What needs to be done> Locate the line that contains "name = piece.__name__" and the line that contains "obj.parent = None". Copy both of them exactly, together with every line between them, and no others.

Given data>
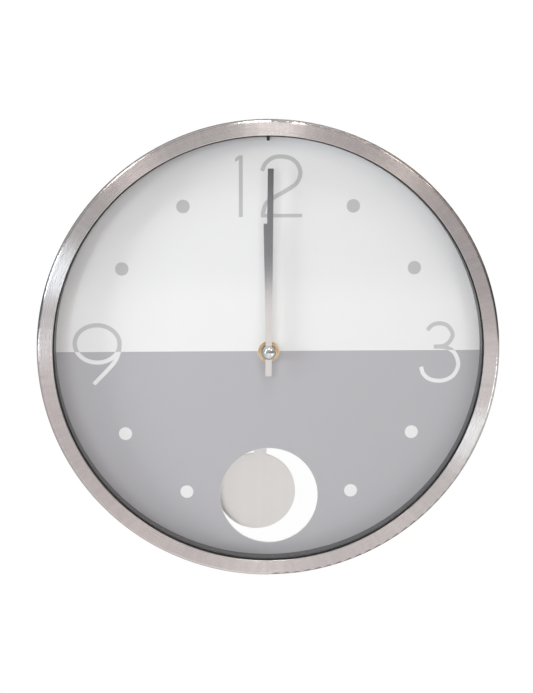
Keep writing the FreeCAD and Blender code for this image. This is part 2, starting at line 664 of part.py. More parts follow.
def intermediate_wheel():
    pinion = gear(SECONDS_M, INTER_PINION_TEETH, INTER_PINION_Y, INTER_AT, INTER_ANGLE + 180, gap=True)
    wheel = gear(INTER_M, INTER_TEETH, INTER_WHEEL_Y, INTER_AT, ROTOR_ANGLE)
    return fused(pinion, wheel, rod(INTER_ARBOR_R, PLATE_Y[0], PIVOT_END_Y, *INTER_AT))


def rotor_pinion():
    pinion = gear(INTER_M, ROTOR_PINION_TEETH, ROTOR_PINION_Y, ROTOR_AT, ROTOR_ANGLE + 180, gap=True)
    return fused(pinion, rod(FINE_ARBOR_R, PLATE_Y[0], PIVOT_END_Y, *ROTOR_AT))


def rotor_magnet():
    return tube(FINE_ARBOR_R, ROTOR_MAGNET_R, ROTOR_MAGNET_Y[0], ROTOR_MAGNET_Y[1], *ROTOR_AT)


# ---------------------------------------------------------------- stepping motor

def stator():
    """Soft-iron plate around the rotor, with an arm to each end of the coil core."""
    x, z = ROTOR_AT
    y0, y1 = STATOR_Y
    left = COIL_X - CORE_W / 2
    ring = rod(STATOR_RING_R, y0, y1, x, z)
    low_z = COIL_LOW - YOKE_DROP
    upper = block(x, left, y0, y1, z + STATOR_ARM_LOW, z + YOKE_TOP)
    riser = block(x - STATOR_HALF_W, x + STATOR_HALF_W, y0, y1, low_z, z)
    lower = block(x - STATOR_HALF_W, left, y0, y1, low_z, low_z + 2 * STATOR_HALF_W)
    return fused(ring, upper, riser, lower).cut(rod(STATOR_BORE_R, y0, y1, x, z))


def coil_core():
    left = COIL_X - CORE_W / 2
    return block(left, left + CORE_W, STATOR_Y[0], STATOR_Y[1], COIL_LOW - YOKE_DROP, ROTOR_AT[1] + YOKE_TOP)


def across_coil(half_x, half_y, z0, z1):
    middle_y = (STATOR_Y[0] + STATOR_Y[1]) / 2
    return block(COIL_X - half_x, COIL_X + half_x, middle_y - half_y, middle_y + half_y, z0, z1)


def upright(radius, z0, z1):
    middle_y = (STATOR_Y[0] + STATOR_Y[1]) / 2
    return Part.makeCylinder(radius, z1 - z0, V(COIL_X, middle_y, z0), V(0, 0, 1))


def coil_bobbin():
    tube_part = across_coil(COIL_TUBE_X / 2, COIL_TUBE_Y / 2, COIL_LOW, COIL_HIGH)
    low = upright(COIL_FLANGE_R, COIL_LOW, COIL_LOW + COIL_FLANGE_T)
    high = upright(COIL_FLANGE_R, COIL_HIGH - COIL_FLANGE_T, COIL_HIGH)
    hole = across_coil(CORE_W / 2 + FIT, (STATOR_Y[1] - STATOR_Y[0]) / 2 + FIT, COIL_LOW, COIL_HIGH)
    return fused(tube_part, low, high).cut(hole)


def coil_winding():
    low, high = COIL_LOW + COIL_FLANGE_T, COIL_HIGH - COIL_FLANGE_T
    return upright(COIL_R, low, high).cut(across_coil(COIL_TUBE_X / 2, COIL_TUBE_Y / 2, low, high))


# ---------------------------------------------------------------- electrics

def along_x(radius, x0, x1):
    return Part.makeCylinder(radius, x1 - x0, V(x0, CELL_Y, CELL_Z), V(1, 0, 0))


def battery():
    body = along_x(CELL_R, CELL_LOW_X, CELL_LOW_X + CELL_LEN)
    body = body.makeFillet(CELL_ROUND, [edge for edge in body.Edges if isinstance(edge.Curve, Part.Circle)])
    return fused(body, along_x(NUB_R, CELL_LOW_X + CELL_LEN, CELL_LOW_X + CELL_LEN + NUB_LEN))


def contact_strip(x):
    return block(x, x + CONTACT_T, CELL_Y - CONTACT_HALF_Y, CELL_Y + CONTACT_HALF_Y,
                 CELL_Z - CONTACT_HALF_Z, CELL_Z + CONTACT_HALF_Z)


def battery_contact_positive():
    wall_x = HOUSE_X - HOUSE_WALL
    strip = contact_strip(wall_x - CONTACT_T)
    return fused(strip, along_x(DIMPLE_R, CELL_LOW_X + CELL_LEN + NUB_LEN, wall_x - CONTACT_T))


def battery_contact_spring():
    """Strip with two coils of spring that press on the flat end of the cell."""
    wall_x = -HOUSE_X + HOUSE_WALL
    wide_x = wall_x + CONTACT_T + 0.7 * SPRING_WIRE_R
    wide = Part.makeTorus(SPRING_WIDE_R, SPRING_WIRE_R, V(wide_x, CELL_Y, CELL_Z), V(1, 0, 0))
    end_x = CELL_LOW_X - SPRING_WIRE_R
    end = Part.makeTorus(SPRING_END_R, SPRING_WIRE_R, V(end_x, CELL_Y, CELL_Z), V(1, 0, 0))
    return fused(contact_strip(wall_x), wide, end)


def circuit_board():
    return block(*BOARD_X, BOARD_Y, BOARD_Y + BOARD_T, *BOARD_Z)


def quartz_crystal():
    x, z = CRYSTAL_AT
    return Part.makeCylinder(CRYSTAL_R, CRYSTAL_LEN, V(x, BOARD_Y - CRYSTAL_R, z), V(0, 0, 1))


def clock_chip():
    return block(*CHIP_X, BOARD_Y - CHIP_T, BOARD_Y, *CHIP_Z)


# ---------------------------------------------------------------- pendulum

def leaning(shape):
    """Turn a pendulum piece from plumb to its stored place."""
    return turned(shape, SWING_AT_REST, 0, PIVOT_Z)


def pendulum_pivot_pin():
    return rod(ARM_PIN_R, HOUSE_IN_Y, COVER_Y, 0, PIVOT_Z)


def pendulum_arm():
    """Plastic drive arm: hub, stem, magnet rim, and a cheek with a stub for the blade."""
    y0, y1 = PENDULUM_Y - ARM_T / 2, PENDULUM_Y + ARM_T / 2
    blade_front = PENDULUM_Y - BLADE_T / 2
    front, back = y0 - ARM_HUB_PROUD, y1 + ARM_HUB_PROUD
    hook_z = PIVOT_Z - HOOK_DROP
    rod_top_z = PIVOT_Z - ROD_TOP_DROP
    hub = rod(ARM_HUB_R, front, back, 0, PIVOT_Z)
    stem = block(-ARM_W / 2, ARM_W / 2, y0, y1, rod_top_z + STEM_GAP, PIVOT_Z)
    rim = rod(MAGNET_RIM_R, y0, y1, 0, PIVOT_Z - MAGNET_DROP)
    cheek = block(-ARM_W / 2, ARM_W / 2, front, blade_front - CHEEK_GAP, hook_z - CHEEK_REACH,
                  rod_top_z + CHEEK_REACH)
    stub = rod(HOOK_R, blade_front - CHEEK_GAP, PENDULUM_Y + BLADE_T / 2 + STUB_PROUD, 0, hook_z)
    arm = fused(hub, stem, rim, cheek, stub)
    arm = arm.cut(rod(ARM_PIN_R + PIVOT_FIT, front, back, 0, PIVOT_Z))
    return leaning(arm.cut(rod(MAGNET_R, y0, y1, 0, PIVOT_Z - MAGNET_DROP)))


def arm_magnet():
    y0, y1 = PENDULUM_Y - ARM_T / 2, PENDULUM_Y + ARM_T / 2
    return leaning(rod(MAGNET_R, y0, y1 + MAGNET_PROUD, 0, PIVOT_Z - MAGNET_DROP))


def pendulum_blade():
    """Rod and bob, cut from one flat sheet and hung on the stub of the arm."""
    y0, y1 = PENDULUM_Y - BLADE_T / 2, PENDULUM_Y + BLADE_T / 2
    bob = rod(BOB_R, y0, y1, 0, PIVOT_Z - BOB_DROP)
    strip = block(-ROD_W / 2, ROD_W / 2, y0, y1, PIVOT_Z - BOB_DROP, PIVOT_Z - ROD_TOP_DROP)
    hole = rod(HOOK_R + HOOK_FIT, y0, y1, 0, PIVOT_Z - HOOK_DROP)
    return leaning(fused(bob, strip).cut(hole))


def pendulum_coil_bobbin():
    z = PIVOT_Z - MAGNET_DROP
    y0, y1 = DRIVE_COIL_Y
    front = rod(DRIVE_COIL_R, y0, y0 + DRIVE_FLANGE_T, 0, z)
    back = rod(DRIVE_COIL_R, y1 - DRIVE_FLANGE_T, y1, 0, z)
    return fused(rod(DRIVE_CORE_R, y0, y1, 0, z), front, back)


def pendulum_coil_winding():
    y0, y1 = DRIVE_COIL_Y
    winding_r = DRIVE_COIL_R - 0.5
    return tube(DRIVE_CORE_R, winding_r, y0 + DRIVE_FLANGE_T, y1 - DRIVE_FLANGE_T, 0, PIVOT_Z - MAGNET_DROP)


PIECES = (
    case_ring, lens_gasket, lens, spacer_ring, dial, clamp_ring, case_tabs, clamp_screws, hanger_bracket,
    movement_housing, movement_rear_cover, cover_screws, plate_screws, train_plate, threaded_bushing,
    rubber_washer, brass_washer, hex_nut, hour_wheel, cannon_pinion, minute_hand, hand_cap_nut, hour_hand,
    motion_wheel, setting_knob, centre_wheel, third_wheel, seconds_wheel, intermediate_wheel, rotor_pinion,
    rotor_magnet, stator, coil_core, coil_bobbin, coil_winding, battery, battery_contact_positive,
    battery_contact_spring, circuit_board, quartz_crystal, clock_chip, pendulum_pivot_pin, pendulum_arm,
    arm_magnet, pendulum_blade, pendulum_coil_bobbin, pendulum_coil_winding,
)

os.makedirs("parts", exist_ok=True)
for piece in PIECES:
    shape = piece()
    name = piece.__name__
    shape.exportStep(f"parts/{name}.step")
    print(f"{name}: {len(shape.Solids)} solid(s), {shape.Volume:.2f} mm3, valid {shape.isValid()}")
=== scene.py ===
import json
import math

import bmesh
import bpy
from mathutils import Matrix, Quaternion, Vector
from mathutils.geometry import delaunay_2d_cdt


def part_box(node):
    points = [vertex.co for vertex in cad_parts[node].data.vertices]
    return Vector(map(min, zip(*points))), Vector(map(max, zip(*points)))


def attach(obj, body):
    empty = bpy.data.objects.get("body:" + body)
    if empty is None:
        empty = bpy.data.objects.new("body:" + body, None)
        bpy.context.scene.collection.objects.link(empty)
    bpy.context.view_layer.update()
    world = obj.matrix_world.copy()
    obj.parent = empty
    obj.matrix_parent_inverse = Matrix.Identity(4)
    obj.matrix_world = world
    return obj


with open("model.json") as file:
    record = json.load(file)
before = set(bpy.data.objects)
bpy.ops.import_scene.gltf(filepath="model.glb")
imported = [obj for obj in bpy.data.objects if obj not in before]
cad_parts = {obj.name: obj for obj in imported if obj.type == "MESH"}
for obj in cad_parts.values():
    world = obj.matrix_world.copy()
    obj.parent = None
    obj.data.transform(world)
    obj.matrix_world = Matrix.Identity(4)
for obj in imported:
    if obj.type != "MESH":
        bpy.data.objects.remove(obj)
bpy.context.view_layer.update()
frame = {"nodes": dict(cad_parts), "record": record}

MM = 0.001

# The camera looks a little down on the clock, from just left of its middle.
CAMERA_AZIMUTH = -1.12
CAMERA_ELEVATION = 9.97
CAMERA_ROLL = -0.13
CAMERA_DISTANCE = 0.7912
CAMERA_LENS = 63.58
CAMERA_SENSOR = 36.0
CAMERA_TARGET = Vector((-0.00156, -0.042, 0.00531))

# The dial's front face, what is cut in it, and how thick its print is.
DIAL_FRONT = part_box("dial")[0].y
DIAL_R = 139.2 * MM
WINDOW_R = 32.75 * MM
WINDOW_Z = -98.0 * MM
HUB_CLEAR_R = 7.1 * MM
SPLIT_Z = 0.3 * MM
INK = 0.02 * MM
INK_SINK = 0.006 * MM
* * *
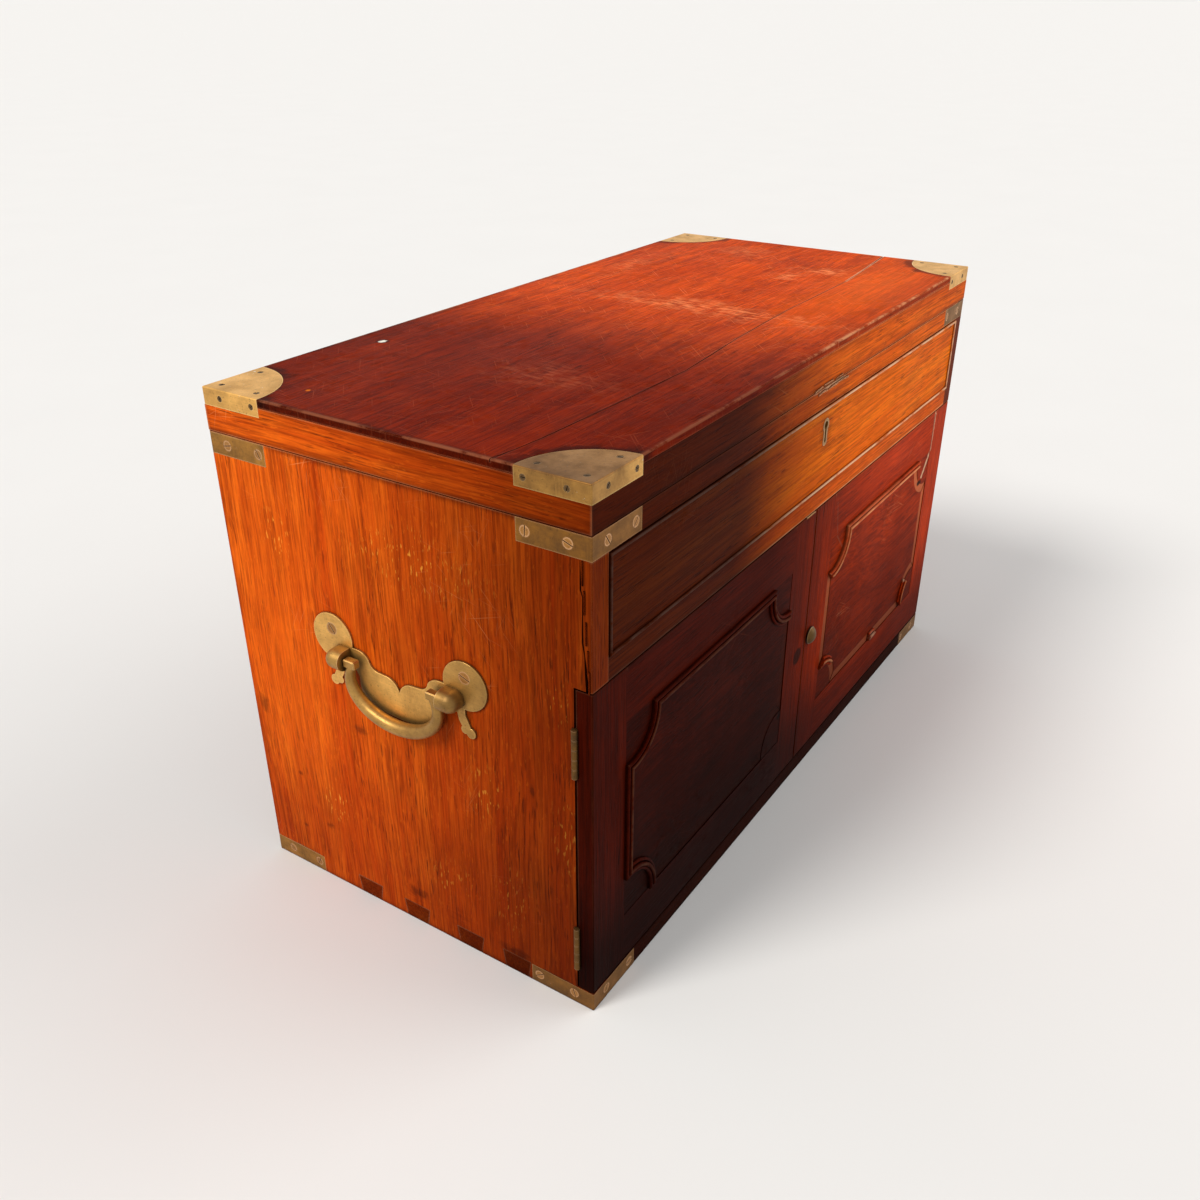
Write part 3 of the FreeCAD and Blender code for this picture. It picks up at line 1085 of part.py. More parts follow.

Solved problem>
    name = piece.__name__
    shape.exportStep(f"parts/{name}.step")
    print(f"{name}: {len(shape.Solids)} solid(s), {shape.Volume:.2f} mm3, valid {shape.isValid()}")
=== scene.py ===
import json
import math

import bmesh
import bpy
from mathutils import Matrix, Quaternion, Vector
from mathutils.geometry import delaunay_2d_cdt


def part_box(node):
    points = [vertex.co for vertex in cad_parts[node].data.vertices]
    return Vector(map(min, zip(*points))), Vector(map(max, zip(*points)))


def attach(obj, body):
    empty = bpy.data.objects.get("body:" + body)
    if empty is None:
        empty = bpy.data.objects.new("body:" + body, None)
        bpy.context.scene.collection.objects.link(empty)
    bpy.context.view_layer.update()
    world = obj.matrix_world.copy()
    obj.parent = empty
    obj.matrix_parent_inverse = Matrix.Identity(4)
    obj.matrix_world = world
    return obj


with open("model.json") as file:
    record = json.load(file)
before = set(bpy.data.objects)
bpy.ops.import_scene.gltf(filepath="model.glb")
imported = [obj for obj in bpy.data.objects if obj not in before]
cad_parts = {obj.name: obj for obj in imported if obj.type == "MESH"}
for obj in cad_parts.values():
    world = obj.matrix_world.copy()
    obj.parent = None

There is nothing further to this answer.